I am also unfamiliar with jetty -- do we have any monitoring for that? I know there are plugins for gerrit to send dropwizard metrics to various dashboards, but I don't know if we already have something setup?
The interesting thing I found was that we started serving 5xx around 3:59AM which jives with a drop in CPU on grafana for cobalt: https://grafana.wikimedia.org/dashboard/file/server-board.json?var-server=cobalt&var-network=eth0&from=1542159111813&to=1542193696517&orgId=1
Seems like all threads in the pool were busy doing something and started denying new processes. sshd seemed fine during this period FWIW. It's hard to know what was tying up the server without greater insight into jetty.
So the problem seems to have started between 02:00 and 02:12 UTC. There was a fairly large spike in outgoing traffic on eth0 between 02:10 and 02:12 at which point cpu load gradually falls off as a gradually increasing proportion of requests are met with 5xx errors.
@thcipriani is going to try installing https://gerrit-review.googlesource.com/admin/repos/plugins/javamelody to hopefully collect some more useful data about the state of the JVM. At this point we are operating under the assumption that there is likely to be a new bug in gerrit 2.15 since gerrit was just upgraded yesterday.
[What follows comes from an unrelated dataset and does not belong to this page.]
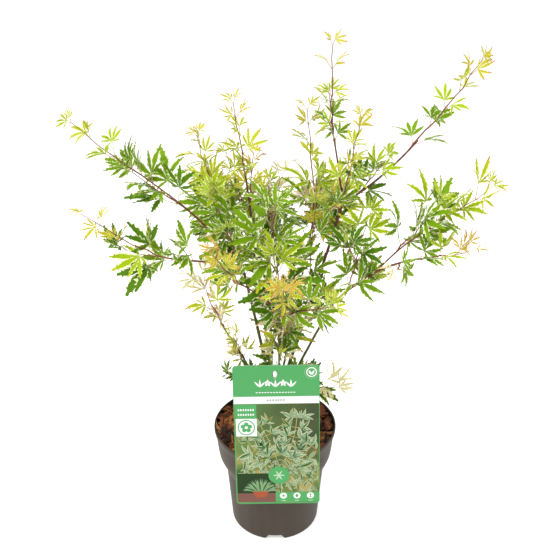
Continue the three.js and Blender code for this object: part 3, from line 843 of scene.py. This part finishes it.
BROWNING = {"From Min": 0.26, "From Max": 0.46}  # heights in metres where green turns to brown
LIMB_SEED = 23

growth_rng = np.random.default_rng(LIMB_SEED)


def unit(direction):
    return direction / max(np.linalg.norm(direction), 1e-12)


def middle_line(node):
    """A CAD limb's middle line and its radius along it, from the rings of corners of its mesh."""
    corners = points_of(node)
    middle = corners.mean(0)
    axis = np.linalg.svd(corners - middle)[2][0]
    if axis @ (middle - np.array(trunk_foot)) < 0:
        axis = -axis
    corners = corners[np.argsort(corners @ axis)]
    gaps = np.where(np.diff(corners @ axis) > CAD_RING_GAP)[0] + 1
    rings = np.split(corners, gaps)[-3:]
    near, far, end = [ring.mean(0) for ring in rings]
    widths = [np.linalg.norm(ring - ring.mean(0), axis=1).max() for ring in rings]
    foot = 3 * near - 3 * far + end
    share = np.linspace(0, 1, LINE_STEPS + 1)[:, None]
    bend = (9 * near - 4 * foot - end) / 4
    line = foot * (1 - share) ** 2 + bend * 2 * share * (1 - share) + end * share ** 2
    foot_width = max(2 * widths[0] - widths[1], widths[0])
    return line, foot_width + (widths[2] - foot_width) * share[:, 0]


def rings_along(line, radii, sides):
    """Rings of points round a line, each turned as little as it can be from the ring before."""
    ahead = np.gradient(line, axis=0)
    ahead /= np.linalg.norm(ahead, axis=1)[:, None]
    out = np.cross(ahead[0], (0.31, 0.9, 0.3))
    turns = np.arange(sides) * 2 * math.pi / sides
    rings = []
    for place, forward, radius in zip(line, ahead, radii):
        out = unit(out - forward * (out @ forward))
        side = np.cross(forward, out)
        ring = np.cos(turns)[:, None] * out + np.sin(turns)[:, None] * side
        rings.append(place + ring * np.reshape(radius, (-1, 1)))
    return np.vstack(rings)


def barked(line, radius, sides, relief):
    """A limb's rings with its bark's relief: shallow furrows along it and a swollen ring at each joint."""
    lengths = np.concatenate([[0], np.cumsum(np.linalg.norm(np.diff(line, axis=0), axis=1))])
    places = np.linspace(0, lengths[-1], max(int(lengths[-1] / RING_STEP), 3) + 1)
    line = np.stack([np.interp(places, lengths, line[:, axis]) for axis in range(3)], axis=1)
    radius = np.interp(places, lengths, radius)
    phase = growth_rng.uniform(0, JOINT_GAP)
    from_joint = np.abs((places + phase) % JOINT_GAP - JOINT_GAP / 2)
    swelling = 1 + JOINT_SWELLING * np.exp(-(from_joint / JOINT_WIDTH) ** 2)
    rows = []
    for place, width, swell in zip(line, radius, swelling):
        row = []
        for side in range(sides):
            turn = side * 2 * math.pi / sides
            around = (math.cos(turn) * FURROWS_ROUND, math.sin(turn) * FURROWS_ROUND)
            spot = Vector((*around, place[2] / FURROW_LENGTH))
            furrow = noise.fractal(spot, 0.8, 2.1, 3) * relief
            row.append(width * swell * (1 + furrow))
        rows.append(row)
    return rings_along(line, rows, sides), ring_faces(len(line), sides)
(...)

If that is the case then we need to collect more useful information to track down the cause. It's either that or cosmic rays twiddled our bits.
For monitoring it seems we monitor the JVM with JMX. There is a task for Gerrit at: T184086
For the CI Jenkins, Melody interface is at https://integration.wikimedia.org/ci/monitoring
Change 473638 had a related patch set uploaded (by Thcipriani; owner: Thcipriani):
[operations/puppet@production] Gerrit: add basic robots.txt for proxy
Change 473638 merged by Giuseppe Lavagetto:
[operations/puppet@production] Gerrit: add basic robots.txt for proxy
Two days later -- after adding in some better monitoring and blocking bots from indexing git blame for giant files with a lot of history -- we seem to be in a stable place.
I'm going to close this as resolved.